There is a general misconception on how AI works. It does not create a collage of images, but it learns, like we do. Its process is similar to when we imagine a concept, the image we think of is the result of all the representations we’ve seen before of that specific concept. The way we build memories is a mid-way between reality and fantasy. AI, with its massive digital memory, is a new tool to creative evolution. Post-photography is creating a universal appropriation of images, that comes from the billions of images surrounding us. I am still playing with what AI can become. It is a process of curation, of ideation, of understanding the media, the lighting, and overall, it is a process of self-representation. With the Awichas exhibition, I’ve noticed many people looked at the pieces as if they were portraying real people, but these women are not real.
Which can be the impact and the challenges of the use of AI?
AI is a new tool that will change everything, and it already has a massive effect in our daily-life. We are living in a post-reality world, which we don’t fully understand yet. Again, differentiating what is real and what is not is crucial, particularly when we are already creating photography and videos with AI. It is important to understand where this technology can head us to. Even if I continuously say the women from the Awhichas series don’t exist, there are still many people that believe they are real. Imagine this capacity AI has of making images seem real in hands of unethical persons and institutions or just used by people that does not think much about these factors. We still don’t have rules for the use of AI and governments should consider creating them. Artists such as the musician Holly Herdon are training her own voice models, so if someone would use them, she would benefit from it. AI learns from external inputs, so we should have the right to decide not to contribute with our face, voice or style, but also if other people use them maybe we should be rewarded.
If we’ll have free open sources for using AI, it is going to be a game changer. If the access is restricted, those who can use it are going to have a huge advantage. I could not have created the Awichas in another way. I’m a storyteller, not an anthropologist, so AI was the perfect medium to work how I wanted, to achieve what I wanted to create. I believe in the near future the access to artificial intelligence is going to be a human right.
How will AI shape the concept of authorship?
I believe NFTs will play a huge role to determine what belongs to who. With AI, each person trains their own models, therefore, they become the authors of the outcome, resulted from their work. But I do consider the concept of authorship very patriarchal and I see the future based on co-creation, where each person contributes to a project’s development and it keeps evolving. The Awichas series was my idea, but many collaborators were an integral part of a collaboration-based process.
Can AI contribute to enhance under-represented voices?
There is still an important difference in technological access between developed and developing countries, which makes it crucial for countries like Bolivia, where we have 36 nations, to train AI learning models to differentiate and understand Aimara, Ayoreo, Guaraní, etc.
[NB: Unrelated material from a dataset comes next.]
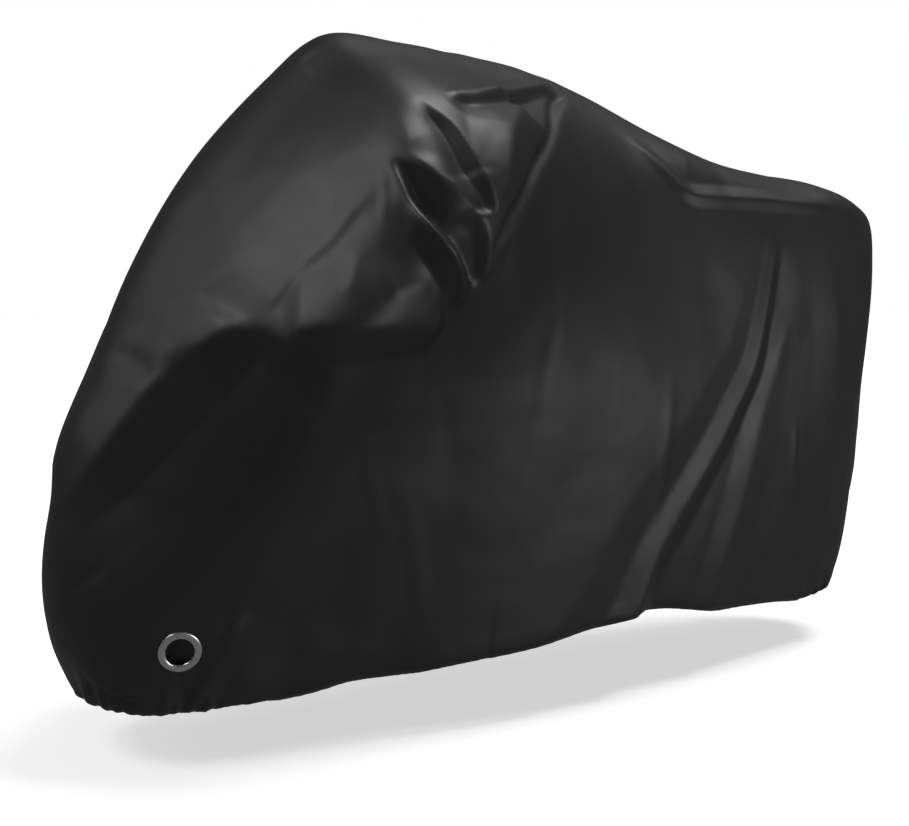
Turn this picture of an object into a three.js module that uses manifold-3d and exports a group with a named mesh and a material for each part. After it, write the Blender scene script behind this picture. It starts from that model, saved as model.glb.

These cultures and languages must be protected and need to become a priority for AI models, because they shape how we understand the world and our critical thinking. There are no AI experts yet, since we are just at the beginning of it, which is the perfect timing for under-represented voices to catch up and experiment with AI tools, to self-represent themselves. We live in a context where advertisement plays a key role on which content gets shown. With open access to AI, marketing is not going to be a required skill anymore. Only those with original ideas will hold a great advantage.